First we visualise the non-optimized plan by setting optimized=False.

show_graph

q1 = (
    pl.scan_csv(f"docs/src/data/reddit.csv")
    .with_columns(pl.col("name").str.to_uppercase())
    .filter(pl.col("comment_karma") > 0)
)


The query plan visualisation should be read from bottom to top. In the visualisation:

  • each box corresponds to a stage in the query plan
  • the sigma stands for SELECTION and indicates any filter conditions
  • the pi stands for PROJECTION and indicates choosing a subset of columns

Printed query plan

We can also print the non-optimized plan with explain(optimized=False)

explain

q1 = (
    pl.scan_csv(f"docs/src/data/reddit.csv")
    .with_columns(pl.col("name").str.to_uppercase())
    .filter(pl.col("comment_karma") > 0)
)

FILTER [(col("comment_karma")) > (0)] FROM WITH_COLUMNS:
 [col("name").str.uppercase()]

    CSV SCAN data/reddit.csv
    PROJECT */6 COLUMNS

The printed plan should also be read from bottom to top.
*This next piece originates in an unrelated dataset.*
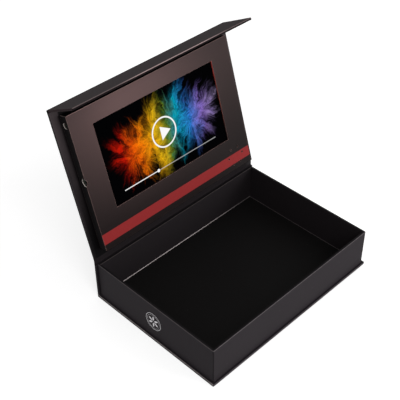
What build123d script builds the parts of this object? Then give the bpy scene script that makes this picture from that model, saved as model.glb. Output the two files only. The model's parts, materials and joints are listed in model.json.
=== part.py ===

This non-optimized plan is roughly to:

  • read from the data/reddit.csv file
  • read all 6 columns (where the * wildcard in PROJECT */6 COLUMNS means take all columns)
  • transform the name column to uppercase
  • apply a filter on the comment_karma column

Optimized query plan

Now we visualise the optimized plan with show_graph.

show_graph

q1.show_graph()

We can also print the optimized plan with explain

explain

q1.explain()

 WITH_COLUMNS:
 [col("name").str.uppercase()]

    CSV SCAN data/reddit.csv
    PROJECT */6 COLUMNS
    SELECTION: [(col("comment_karma")) > (0)]

The optimized plan is to:

  • read the data from the Reddit CSV
  • apply the filter on the comment_karma column while the CSV is being read line-by-line
  • transform the name column to uppercase

In this case the query optimizer has identified that the filter can be applied while the CSV is read from disk rather than writing the whole file to disk and then applying it. This optimization is called Predicate Pushdown.